Event summary combining transcript, slides, and related documents.

Logotype for Animalcare Group plc

H2 2024 earnings summary

23 Feb, 2026

Executive summary

  • Revenue from continuing operations rose 4.9% to £74.2m, with growth across all product categories and strong volume contribution.

  • Underlying EBITDA was £11.6m, broadly flat year-over-year, reflecting ongoing investment in people and marketing.

  • Cash conversion improved to 103.1%, and net debt at year-end was £9.0m (excluding leases), following a transformative acquisition and disposals.

  • The acquisition of Randlab for £59.7m (completed January 2025) significantly expands the Equine segment and geographic reach.

  • Disposal of Identicare and STEM non-core assets generated material value and funded growth initiatives.

Financial highlights

  • Revenue: £74.2m, up 4.9% year-over-year (7.2% at CER).
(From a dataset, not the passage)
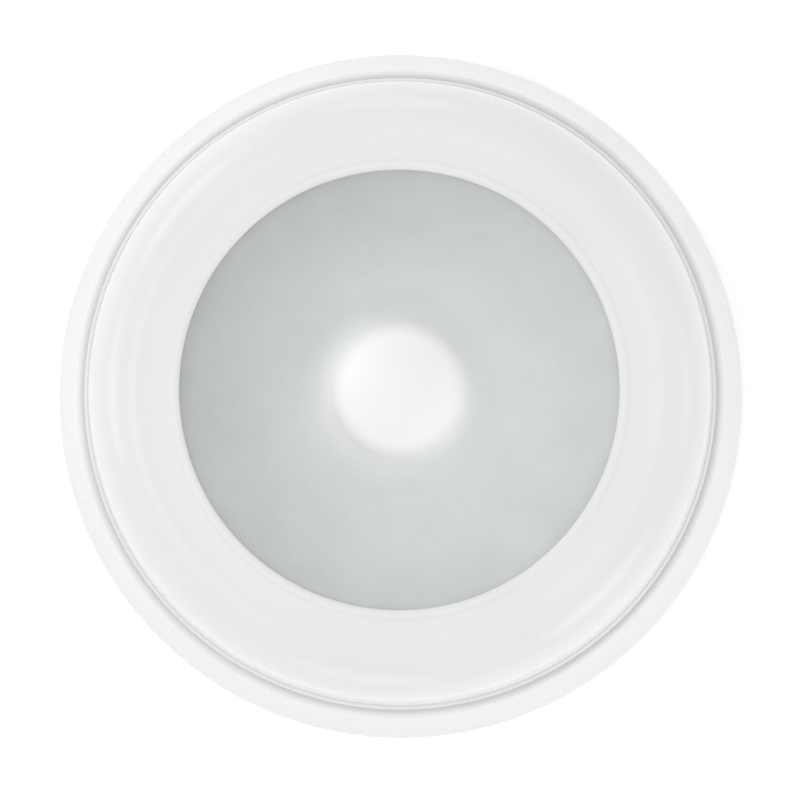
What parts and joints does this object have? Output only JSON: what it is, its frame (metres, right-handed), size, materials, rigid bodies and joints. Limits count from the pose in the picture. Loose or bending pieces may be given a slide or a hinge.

  • Underlying EBITDA: £11.6m, down 0.4% from prior year.

  • Gross margin: 55.6%, down 1.2 percentage points due to product mix and input inflation.

  • Basic underlying EPS: 11.0p, up 1.0% year-over-year.

  • Net debt: £9.0m at year-end (excluding leases); leverage at 1.0x underlying EBITDA.

  • Final dividend proposed: 3.0p per share; total for year: 5.0p per share.

Outlook and guidance

  • Randlab acquisition expected to be earnings accretive by over 20% in 2025.

  • Continued focus on organic and inorganic growth, with strong balance sheet and £20m firepower post-acquisition.

  • R&D investment to increase to ~5% of revenue, targeting sustainable innovation.

  • Cash conversion expected to normalize to 80–90% in 2025, reflecting Randlab integration.